EMU and German foreign assets

Why Berlin is getting ready to pay
Surplus countries always lose

by David Marsh

Mon 17 Sep 2012

A few positive days for the euro. The German Constitutional Court paves the way for implementing various rescue packages. The Dutch premier is unexpectedly returned to power in an election that reconfirms the Netherlands’ wish to play a constructive European role. European Central Bank president Mario Draghi will go before a German Bundestag committee to explain why the ECB says it’s ready to buy unlimited quantities of weaker country bonds.

Tensions remain. Wolfgang Schäuble, the German finance minister, publicly criticised over the weekend Bundesbank president Jens Weidmann’s querulous stance on bond purchases. When this kind of bickering surfaces, that’s hardly a good sign – especially since Weidmann, unlike his predecessor Axel Weber, is not going to resign over the issue but will hold his ground. In a side-argument in last week’s judgment, the Constitutional Court said it views ECB bond purchases as illegal – an interpretation the German government disputes. The court has no competence to judge on the ECB, but German plaintiffs may now be encouraged to seek intervention from the European Court of Justice. In any event, we are probably weeks if not months away from any ECB bond purchasing.

No doubting the resilience of economic and monetary union (EMU). The other side of the coin is that, to keep it going, Germany in the next 10 years may have to dig deep into its net foreign assets of around €1tn.

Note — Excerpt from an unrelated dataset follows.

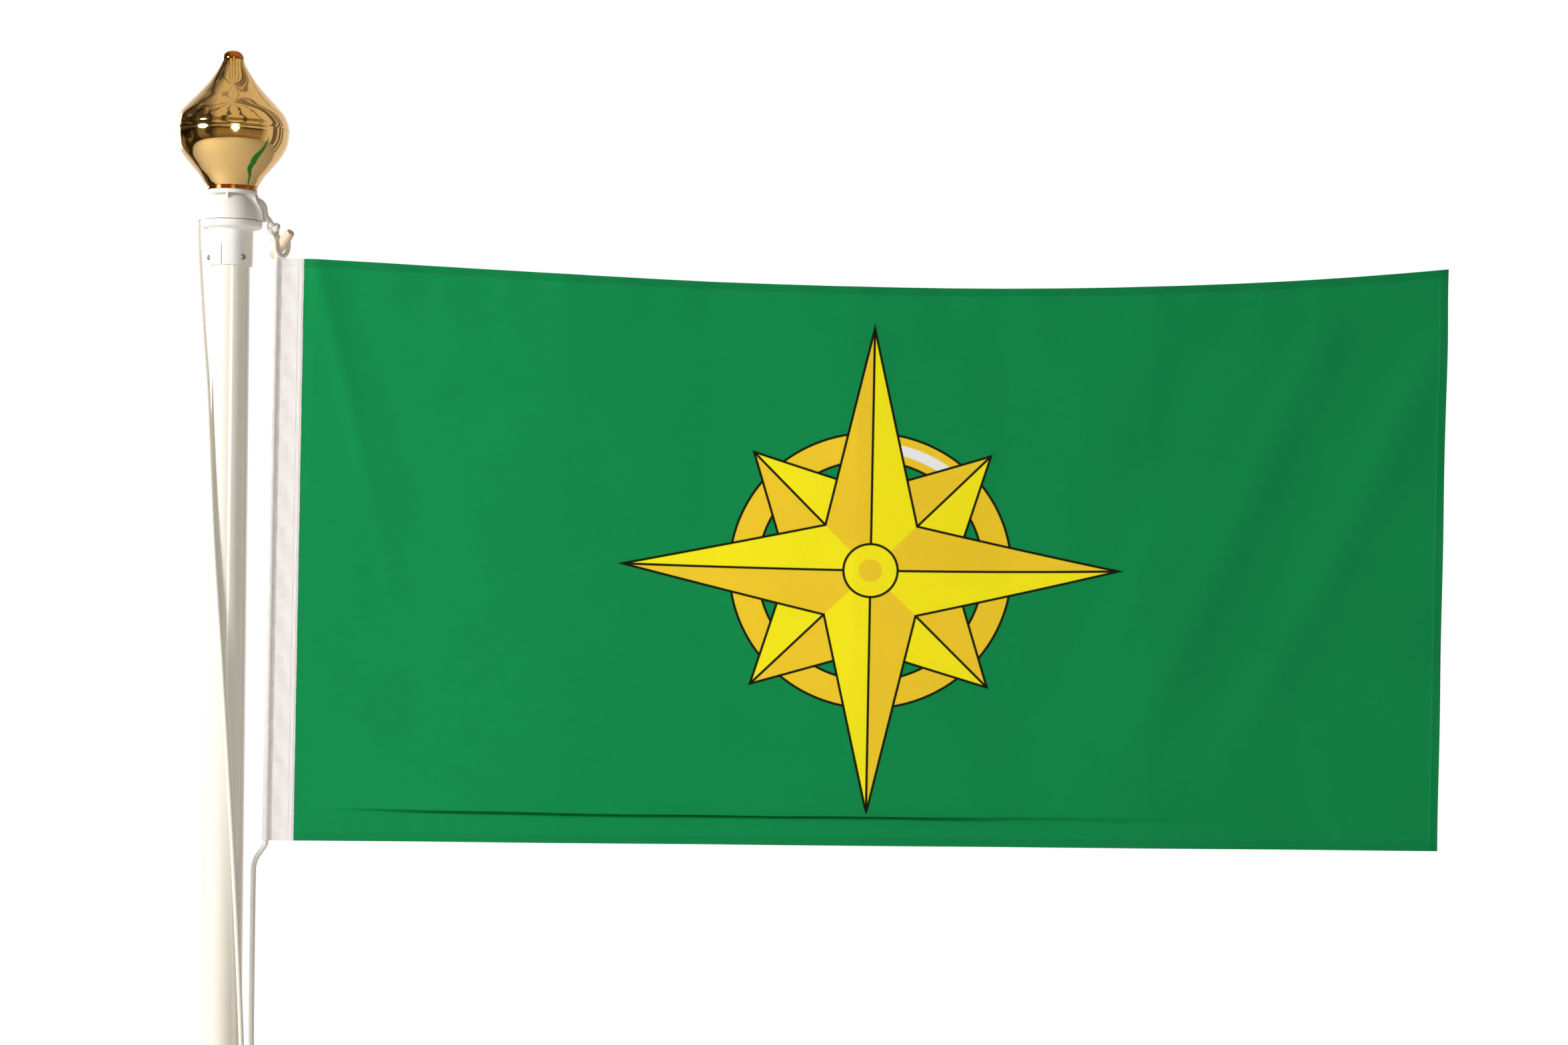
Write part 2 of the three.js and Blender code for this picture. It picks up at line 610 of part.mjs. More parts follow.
function toggle() {
  const half = toggleLength / 2;
  const [middle, end] = [toggleDiameter / 2, toggleEndDiameter / 2];
  return turned([
    [0, -half], [end - 1, -half], [end, -half + 1], [(middle + end) / 2 + 0.5, -half * 0.5], [middle, 0],
    [(middle + end) / 2 + 0.5, half * 0.5], [end, half - 1], [end - 1, half], [0, half],
  ], 16);
}

const toggleCentre = new THREE.Vector3(hoistTopX + 13.5, -3, flagTop + 21.5);
const toggleAxis = new THREE.Vector3(0.6, -0.46, 0.655).normalize();
const knotCentre = new THREE.Vector3(hoistTopX, 0, flagTop + 45);

add('hoist_band', hoistBand(), canvas);
add('flag_cloth', flagCloth(), bunting);
const togglePiece = add('toggle', toggle(), beech);
togglePiece.quaternion.setFromUnitVectors(new THREE.Vector3(0, 0, 1), toggleAxis);
togglePiece.position.copy(toggleCentre);

// ---------------------------------------------------------------- halyard
// Routes are lists of points, in mm.
const overTruck = (() => {
  const top = sheaveZ + sheaveGrooveRadius + ropeRadius;
  const bend = sheaveGrooveRadius + ropeRadius;
  const points = [];
  for (let i = 0; i <= 5; i += 1) {
    const a = Math.PI - (i * Math.PI) / 10;
    points.push([-sheaveX + bend * Math.cos(a), 0, sheaveZ + bend * Math.sin(a)]);
  }
  points.push([-sheaveX / 2, 0, top], [0, 0, top], [sheaveX / 2, 0, top]);
  for (let i = 5; i >= 0; i -= 1) {
    const a = (i * Math.PI) / 10;
    points.push([sheaveX + bend * Math.cos(a), 0, sheaveZ + bend * Math.sin(a)]);
  }
  return points;
})();

const leftFallRoute = [
  [-51.7, 0, 2502.8], [-51.7, -0.4, 2488], [-51.2, -1, 2466], [-46.5, -5, 2406], [-37, -13.5, 2300],
  [-28, -22, 2210], [-14, -32, 1990], [1.2, -35.4, 1798], [12.5, -33.4, 1634], [21, -29.6, 1500],
  [28.8, -24, 1350], [34.8, -19.5, 1213], [40, -16, 1090], [44, -13.5, 970], [45.5, -13.5, 908],
];
const hoistRopeEnds = [flagTop - 1, flagBottom + 1.4].map((z) => [hoistX(z) + sleeveRadius, 0, z]);
const upperFallRoute = [
  [64.7, 0, 1530], [63.6, -0.3, 1524], [58, -0.8, 1515], [51, -1.4, 1504], [47.2, -1.8, 1493],
  [46.3, -2, 1478], [46, -2, 1400], [46, -1.8, 1300], [46.5, -1.4, 1213], [49.5, 0, 1130], [52.6, 1.5, 1061],
];
const lowerFallRoute = [
  [52.6, 1.5, 1060], [54, 3.4, 1020], [54.4, 6.5, 980], [53.4, 9.6, 950], [51, 11.6, 925], [48, 12.4, 908],
];
const upperRopeRoute = [[51.7, 0, 2502.6], [52.6, 0, 2497], [55.5, 0, 2491.5], [59, 0, 2487.8]];

// Two strands from under the knot, round the toggle's waist.
const eyeRoute = (() => {
  const across = new THREE.Vector3(0.625, 0.78, 0);
  const low = toggleCentre.z - 18.2;
  const place = (side, z, x = toggleCentre.x, y = toggleCentre.y) =>
    [x + side * across.x, y + side * across.y, z];
  return [
    place(-4, knotCentre.z - knotHeight / 2 - 3.4, knotCentre.x + 1.5, -1), place(-11.5, toggleCentre.z + 11, toggleCentre.x - 5),
    place(-13.2, toggleCentre.z + 2), place(-12, toggleCentre.z - 9), place(-6, low + 1.2), place(0, low),
    place(6, low + 1.2), place(12, toggleCentre.z - 9), place(13.4, toggleCentre.z + 4),
    place(11.5, toggleCentre.z + 11, toggleCentre.x - 3), place(3.4, knotCentre.z - knotHeight / 2 - 3, knotCentre.x + 2.5, 1),
  ];
})();

add('halyard_over_truck', tube(overTruck, ropeDiameter, ropeDiameter), braid);
add('left_fall', tube(leftFallRoute, ropeDiameter), braid);
add('upper_fall', tube(upperFallRoute, ropeDiameter, 2 * ropeDiameter), braid);
add('lower_fall', tube(lowerFallRoute, ropeDiameter, 2 * ropeDiameter), braid);
add('upper_rope', tube(upperRopeRoute, ropeDiameter, ropeDiameter / 2), braid);
add('hoist_rope', tube(hoistRopeEnds, ropeDiameter), braid);
add('eye_loop', tube(eyeRoute, 0.7 * ropeDiameter, ropeDiameter / 2), braid);
const knot = add('eye_knot', new THREE.SphereGeometry(0.5, 16, 10).rotateX(Math.PI / 2)
  .scale(knotWidth, knotWidth * 0.85, knotHeight), braid);
knot.position.copy(knotCentre);

export default part;
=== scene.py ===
"""A flag on a short fibreglass flagpole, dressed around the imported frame.

Everything is in metres in the frame's own axes: +Z up the pole, +X the way the flag
flies, +Y the side the pole is lowered to.
"""

from __future__ import annotations

import json
import logging
import math
from collections.abc import Iterator, Sequence
from contextlib import contextmanager
from dataclasses import dataclass
from enum import Enum

import bpy
import numpy as np
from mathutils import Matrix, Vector

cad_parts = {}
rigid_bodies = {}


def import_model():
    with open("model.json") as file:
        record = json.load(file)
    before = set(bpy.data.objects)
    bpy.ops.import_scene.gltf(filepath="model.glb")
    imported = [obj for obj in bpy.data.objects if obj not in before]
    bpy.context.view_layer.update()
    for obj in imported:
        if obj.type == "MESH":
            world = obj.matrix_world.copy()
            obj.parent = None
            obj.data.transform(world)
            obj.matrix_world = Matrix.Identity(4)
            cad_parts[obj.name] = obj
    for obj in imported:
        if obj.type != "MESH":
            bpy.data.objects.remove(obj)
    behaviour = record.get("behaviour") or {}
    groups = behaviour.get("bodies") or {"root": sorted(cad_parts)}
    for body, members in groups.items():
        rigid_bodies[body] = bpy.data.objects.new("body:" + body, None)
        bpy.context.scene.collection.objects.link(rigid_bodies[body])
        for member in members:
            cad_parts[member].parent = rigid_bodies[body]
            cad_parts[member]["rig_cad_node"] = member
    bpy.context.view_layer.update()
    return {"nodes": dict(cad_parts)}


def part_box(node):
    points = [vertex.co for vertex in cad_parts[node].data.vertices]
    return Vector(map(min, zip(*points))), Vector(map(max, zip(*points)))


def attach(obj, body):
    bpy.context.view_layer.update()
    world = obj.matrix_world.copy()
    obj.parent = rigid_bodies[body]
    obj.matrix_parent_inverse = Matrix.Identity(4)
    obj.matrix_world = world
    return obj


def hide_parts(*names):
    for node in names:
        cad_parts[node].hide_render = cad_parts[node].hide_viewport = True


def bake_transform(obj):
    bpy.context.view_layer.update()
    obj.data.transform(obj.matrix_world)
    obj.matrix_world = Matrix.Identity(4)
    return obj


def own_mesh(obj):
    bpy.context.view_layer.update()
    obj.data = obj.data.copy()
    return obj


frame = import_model()
LOG = logging.getLogger("flagpole")
MM = 0.001

Piece = bpy.types.Object
Material = bpy.types.Material
Tree = bpy.types.NodeTree
Node = bpy.types.Node
Socket = bpy.types.NodeSocket
Point = tuple[float, float, float]
Profile = list[tuple[float, float]]
MATH = "ShaderNodeMath"
RANGE = "ShaderNodeMapRange"
MIX = "ShaderNodeMix"
NOISE = "ShaderNodeTexNoise"
BSDF = "ShaderNodeBsdfPrincipled"


# ---- modelling helpers
def deselect() -> None:
    """Deselects every object."""
    bpy.ops.object.select_all(action="DESELECT")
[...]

The core of the argument is this: Every classic account surplus country, with a permanent preponderance of exports against imports, constantly accumulates money claims on foreign countries. But loans to foreign buyers of German goods are never fully repaid; they are always written down, extended or rescheduled. This means that the real net foreign assets of a surplus state like Germany are always well below the cumulative total of past current account surpluses. Within a monetary union, where the normal safety valve to reduce external imbalances through currency realignments, no longer exists, the problem is particularly acute.

Sooner or later, one way or the other, the problem is solved. Theoretically, resolution could come by Germany running a high inflation rate, becoming uncompetitive, and running down its foreign assets through current account deficits. Alternatively, the deficit countries (or Germany itself) could leave EMU. If these two options are ruled out, then the only way out is through lenders writing off loans and debtors stretching out redemptions.

The rise and fall of Germany’s net foreign assets before and after EMU illustrate these basic trends. In the years before reunification in 1990, West Germany accumulated net foreign assets of DM500bn (€250bn). A considerable sum, inherited from years of strong exports. Yet the number never grew astronomically. Extreme current account imbalances in Europe were avoided by repeated realignments within the European Monetary System. Around 1990, Hans Tietmeyer, the later Bundesbank president, far-sightedly predicted that West Germany would use it net foreign assets as a ‘reserve army’ to absorb the costs of unification.

A forecast that proved true. In the years leading up to the introduction of the euro, the net pile of cash and capital almost completely disappeared as a result of post-unity tensions in the German economy, manifested in several years of current account deficits.

Germany thus at the beginning of 1999 entered EMU with hardly any net foreign assets (according to Bundesbank statistics: €34m). Since then, reflecting shifts in euro states’ competitiveness and consequent large current account imbalances, Germany’s net foreign assets have risen sharply, topping €1tn in March 2012, four times bigger than in 1990.

This is the high summit from the Federal Republic must descend. From now on, quietly but inexorably, Germany will have to dig into its net foreign assets, even if the German current account surplus continues for a few years at a relatively high level. Transfer payments to, and debt reduction measures by, the southern euro members can take us in only one direction. Some will call this a ‘transfer union’. Others will say it’s a clever adaptation to reality. Either way, Germany will be poorer, in terms of its net foreign assets, in 10 years than it is today. All part of the price for keeping EMU.